═══ Data segment ═══

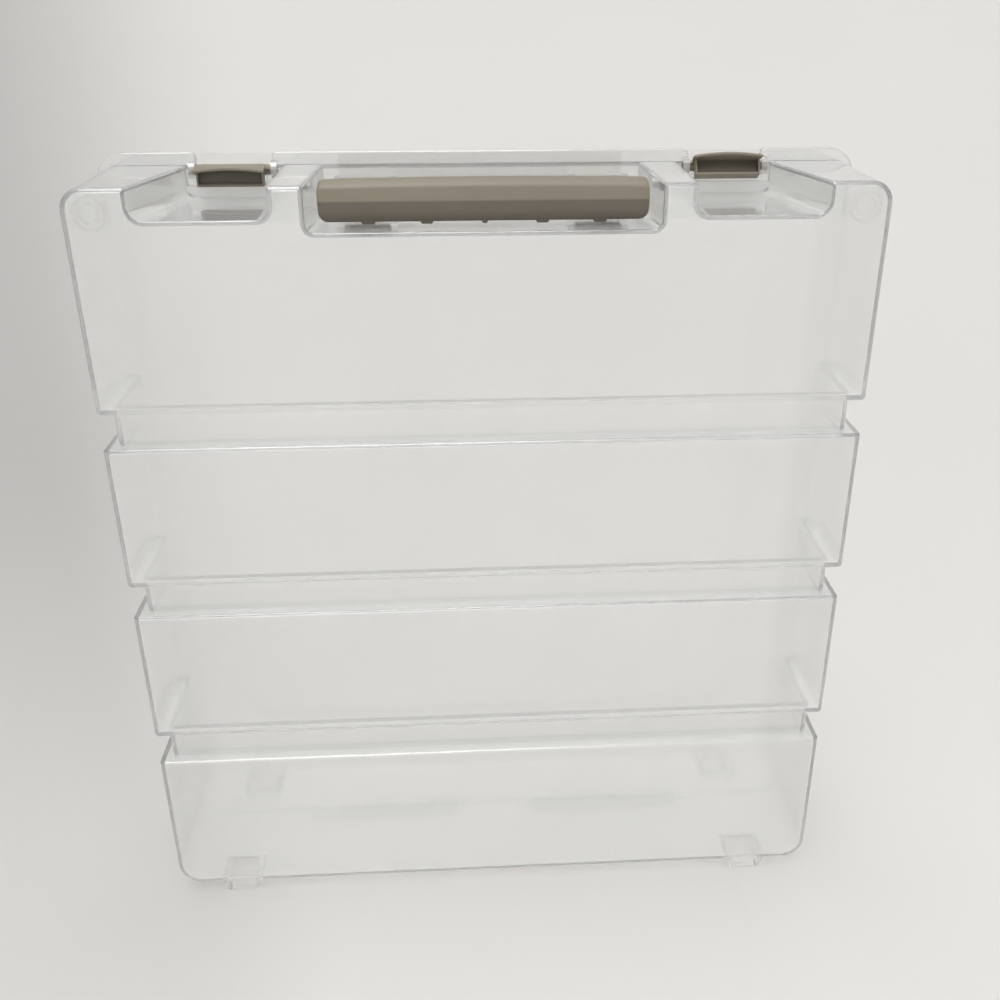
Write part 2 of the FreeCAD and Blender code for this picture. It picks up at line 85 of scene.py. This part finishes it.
# Handle: the grip's section goes from its lower front edge over the top to the rear
grip_depth = 10.0
grip_height = 17.2
grip_wall = 2.0
grip_hollow = 9.0
grip_crown = 0.8
grip_top_round = 2.3
grip_bottom_round = 3.8
grip_crease_round = 0.6
grip_crease_angle = 17
grip_stations = 24
grip_outline_shares = ((0.20, 0.0), (0.0, 0.54), (0.04, 0.77), (0.062, 0.82), (0.105, 0.862),
                       (0.17, 0.893), (0.28, 0.927), (0.40, 0.96), (0.52, 0.985), (0.64, 1.0),
                       (0.77, 0.985), (0.88, 0.94), (0.96, 0.86), (1.0, 0.76), (1.0, 0.30))
rib_pitch = 23.4
rib_widths = (5.6, 4.9, 2.4, 5.1, 5.4)
rib_reach = 0.8
rib_setback = 1.7
rib_foot = 2.4
rib_round = 0.7
leg_inner_x = 40.5
leg_outer_x = 60.4
leg_flare = 4.6
leg_flare_length = 9.0
leg_flare_knee_share = 0.25
leg_thickness = 5.2
leg_overlap = 2.0
leg_round = 0.9
barrel_radius = 3.4
barrel_round = 0.5
pin_clearance = 0.05

# Latches, measured from the axis of their stubs
latch_half_length = 14.1
latch_lip_half_length = 15.0
latch_barrel_radius = 2.4
latch_top = 2.4
latch_bottom = 6.1
latch_frame_front = 6.1
latch_frame_depth = 3.5
latch_frame_top = 1.8
latch_side_wall = 0.8
latch_top_wall = 0.7
latch_scoop_depth = 2.8
latch_scoop_slope = 1.5
latch_lip_reach = 3.6
latch_lip_thickness = 1.3
latch_lip_arch = 1.3
latch_lip_round = 0.5
latch_lip_angle = 60
latch_lip_columns = 16
latch_lip_rows = 5
latch_hook_reach = 2.0
latch_hook_height = 1.3
latch_edge_round = 0.3
latch_edge_angle = 40
stub_radius = 2.1
stub_slot = 0.6
stub_reach = 18.6
right_latch_open_angle = 31.0
left_latch_slide = 0.8

# Attribute that marks the faces inside the finger scoops, where shade is painted into the taupe's colour
shade_name = "shade"

# Pins
pin_chamfer = 0.25


# Meshes

def unique(items):
    """The items in their order, each of them once."""
    return list(dict.fromkeys(items))


def pull(mesh, faces, direction):
    """Extrudes the faces along direction and returns the new end faces."""
    made = bmesh.ops.extrude_face_region(mesh, geom=faces)["geom"]
    moved = [item for item in made if isinstance(item, bmesh.types.BMVert)]
    bmesh.ops.translate(mesh, verts=moved, vec=direction)
    return [item for item in made if isinstance(item, bmesh.types.BMFace)]


def sink(mesh, face, direction):
    """Pushes one face of a closed shape inwards and returns the face that it ends in."""
    ends = pull(mesh, [face], direction)
    bmesh.ops.delete(mesh, geom=[face], context="FACES_ONLY")
    return ends[0]


def bar(mesh, spots, direction):
    """A closed bar, the flat outline pulled along direction. Returns its faces."""
    before = set(mesh.faces)
    pull(mesh, [mesh.faces.new([mesh.verts.new(spot) for spot in spots])], direction)
    made = [face for face in mesh.faces if face not in before]
    bmesh.ops.recalc_face_normals(mesh, faces=made)
    return made


def edges_of(faces):
    return unique(edge for face in faces for edge in face.edges)


def bends(edges, angle):
    """Edges between two faces that meet at more than angle degrees."""
    return [edge for edge in edges if len(edge.link_faces) == 2
            and edge.calc_face_angle(0.0) > math.radians(angle)]


def soften(mesh, edges, radius, steps=round_steps):
    bmesh.ops.bevel(mesh, geom=edges, offset=radius, offset_type="OFFSET", segments=steps, profile=0.5,
                    affect="EDGES", clamp_overlap=True, material=-1)


def lathe(mesh, outline, center, closed):
    """Turns the outline, pairs of x and radius, round the X axis through center."""
    before = set(mesh.faces)
    verts = [mesh.verts.new((center[0] + x, center[1], center[2] + radius)) for x, radius in outline]
    pairs = list(zip(verts, verts[1:]))
    if closed:
        pairs.append((verts[-1], verts[0]))
    edges = [mesh.edges.new(pair) for pair in pairs]
    bmesh.ops.spin(mesh, geom=verts + edges, cent=center, axis=(1, 0, 0), dvec=(0, 0, 0),
                   angle=2 * math.pi, steps=turn_steps, use_merge=True, use_duplicate=False)
    made = [face for face in mesh.faces if face not in before]
    bmesh.ops.remove_doubles(mesh, verts=unique(vert for face in made for vert in face.verts), dist=match)
    made = [face for face in mesh.faces if face not in before]
    bmesh.ops.recalc_face_normals(mesh, faces=made)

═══

From the data above, extract every line in its exact form.

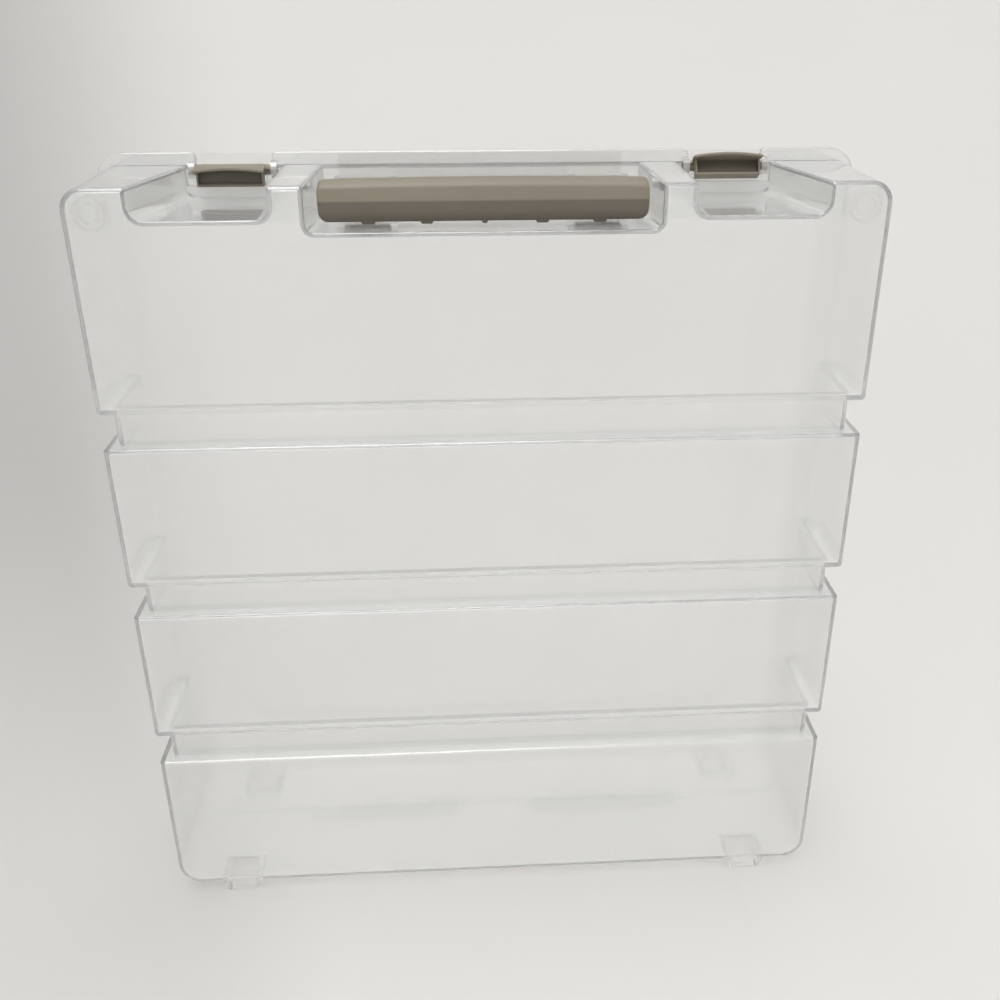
Write part 2 of the FreeCAD and Blender code for this picture. It picks up at line 85 of scene.py. This part finishes it.
# Handle: the grip's section goes from its lower front edge over the top to the rear
grip_depth = 10.0
grip_height = 17.2
grip_wall = 2.0
grip_hollow = 9.0
grip_crown = 0.8
grip_top_round = 2.3
grip_bottom_round = 3.8
grip_crease_round = 0.6
grip_crease_angle = 17
grip_stations = 24
grip_outline_shares = ((0.20, 0.0), (0.0, 0.54), (0.04, 0.77), (0.062, 0.82), (0.105, 0.862),
                       (0.17, 0.893), (0.28, 0.927), (0.40, 0.96), (0.52, 0.985), (0.64, 1.0),
                       (0.77, 0.985), (0.88, 0.94), (0.96, 0.86), (1.0, 0.76), (1.0, 0.30))
rib_pitch = 23.4
rib_widths = (5.6, 4.9, 2.4, 5.1, 5.4)
rib_reach = 0.8
rib_setback = 1.7
rib_foot = 2.4
rib_round = 0.7
leg_inner_x = 40.5
leg_outer_x = 60.4
leg_flare = 4.6
leg_flare_length = 9.0
leg_flare_knee_share = 0.25
leg_thickness = 5.2
leg_overlap = 2.0
leg_round = 0.9
barrel_radius = 3.4
barrel_round = 0.5
pin_clearance = 0.05

# Latches, measured from the axis of their stubs
latch_half_length = 14.1
latch_lip_half_length = 15.0
latch_barrel_radius = 2.4
latch_top = 2.4
latch_bottom = 6.1
latch_frame_front = 6.1
latch_frame_depth = 3.5
latch_frame_top = 1.8
latch_side_wall = 0.8
latch_top_wall = 0.7
latch_scoop_depth = 2.8
latch_scoop_slope = 1.5
latch_lip_reach = 3.6
latch_lip_thickness = 1.3
latch_lip_arch = 1.3
latch_lip_round = 0.5
latch_lip_angle = 60
latch_lip_columns = 16
latch_lip_rows = 5
latch_hook_reach = 2.0
latch_hook_height = 1.3
latch_edge_round = 0.3
latch_edge_angle = 40
stub_radius = 2.1
stub_slot = 0.6
stub_reach = 18.6
right_latch_open_angle = 31.0
left_latch_slide = 0.8

# Attribute that marks the faces inside the finger scoops, where shade is painted into the taupe's colour
shade_name = "shade"

# Pins
pin_chamfer = 0.25


# Meshes

def unique(items):
    """The items in their order, each of them once."""
    return list(dict.fromkeys(items))


def pull(mesh, faces, direction):
    """Extrudes the faces along direction and returns the new end faces."""
    made = bmesh.ops.extrude_face_region(mesh, geom=faces)["geom"]
    moved = [item for item in made if isinstance(item, bmesh.types.BMVert)]
    bmesh.ops.translate(mesh, verts=moved, vec=direction)
    return [item for item in made if isinstance(item, bmesh.types.BMFace)]


def sink(mesh, face, direction):
    """Pushes one face of a closed shape inwards and returns the face that it ends in."""
    ends = pull(mesh, [face], direction)
    bmesh.ops.delete(mesh, geom=[face], context="FACES_ONLY")
    return ends[0]


def bar(mesh, spots, direction):
    """A closed bar, the flat outline pulled along direction. Returns its faces."""
    before = set(mesh.faces)
    pull(mesh, [mesh.faces.new([mesh.verts.new(spot) for spot in spots])], direction)
    made = [face for face in mesh.faces if face not in before]
    bmesh.ops.recalc_face_normals(mesh, faces=made)
    return made


def edges_of(faces):
    return unique(edge for face in faces for edge in face.edges)


def bends(edges, angle):
    """Edges between two faces that meet at more than angle degrees."""
    return [edge for edge in edges if len(edge.link_faces) == 2
            and edge.calc_face_angle(0.0) > math.radians(angle)]


def soften(mesh, edges, radius, steps=round_steps):
    bmesh.ops.bevel(mesh, geom=edges, offset=radius, offset_type="OFFSET", segments=steps, profile=0.5,
                    affect="EDGES", clamp_overlap=True, material=-1)


def lathe(mesh, outline, center, closed):
    """Turns the outline, pairs of x and radius, round the X axis through center."""
    before = set(mesh.faces)
    verts = [mesh.verts.new((center[0] + x, center[1], center[2] + radius)) for x, radius in outline]
    pairs = list(zip(verts, verts[1:]))
    if closed:
        pairs.append((verts[-1], verts[0]))
    edges = [mesh.edges.new(pair) for pair in pairs]
    bmesh.ops.spin(mesh, geom=verts + edges, cent=center, axis=(1, 0, 0), dvec=(0, 0, 0),
                   angle=2 * math.pi, steps=turn_steps, use_merge=True, use_duplicate=False)
    made = [face for face in mesh.faces if face not in before]
    bmesh.ops.remove_doubles(mesh, verts=unique(vert for face in made for vert in face.verts), dist=match)
    made = [face for face in mesh.faces if face not in before]
    bmesh.ops.recalc_face_normals(mesh, faces=made)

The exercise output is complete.